Ao mesmo tempo que decorre a investigação da Procuradoria, desenvolvem-se também uma série de procedimentos ordenados pelos juízes que julgam este caso no sentido de apurar o que contêm as disquetes, quem as consultou e quem as copiou. Sabe-se que apenas Ricardo Sá Fernandes e Maria João Costa, advogados de Carlos Cruz e Ferreira Diniz, levaram as disquetes para casa.

Ana Peres solicitou a deslocação de um professor do Instituto Superior Técnico para verificar se as disquetes sofreram alguma alteração em função da sua consulta. Segundo José Pereira, técnico de Informática, é possível saber-se se foram introduzidos ou eliminados dados. Mas não é possível apurar que dados foram consultados, quando, nem por quem.

A facturação detalhada de várias figuras do Estado foi enviada pela PT, que alega ter ocultado essa informação com um filtro. O MP garante ter pedido apenas os registos telefónicos de Paulo Pedroso.
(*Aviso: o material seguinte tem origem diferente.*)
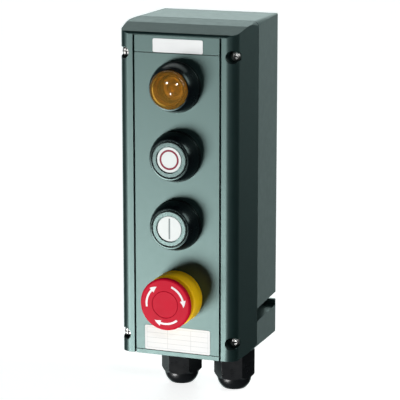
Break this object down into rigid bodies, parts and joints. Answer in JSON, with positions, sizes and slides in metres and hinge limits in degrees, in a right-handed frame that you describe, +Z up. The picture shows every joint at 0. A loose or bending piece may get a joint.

Comissão de dados espera conclusões

A Comissão Nacional de Protecção de dados (CNPD) aguarda o fim do inquérito instaurado pelo Ministério Público (MP) e garante que só intervirá se estiverem em causa ilícitos contra-ordenacionais. Fonte da CNPD disse, ao JN, que, no final do inquérito, o MP decidirá se está diante de um processo-crime e se existe algum ilícito contra-ordenacional. "Se estivermos perante um processo-crime, competirá ao MP intervir; se houver ilícito contra-ordenacional, cabe à Comissão".

Num comunicado enviado às redacções, a CNPD esclarece que os dados de tráfego de telecomunicações são dados pessoais, sendo da sua competência fiscalizar a sua protecção. Mas a utilização desses dados no âmbito de um processo penal "rege-se pela lei processual penal", cabendo ao juiz titular do processo a garantia dos direitos fundamentais, "incluindo o da protecção de dados pessoais".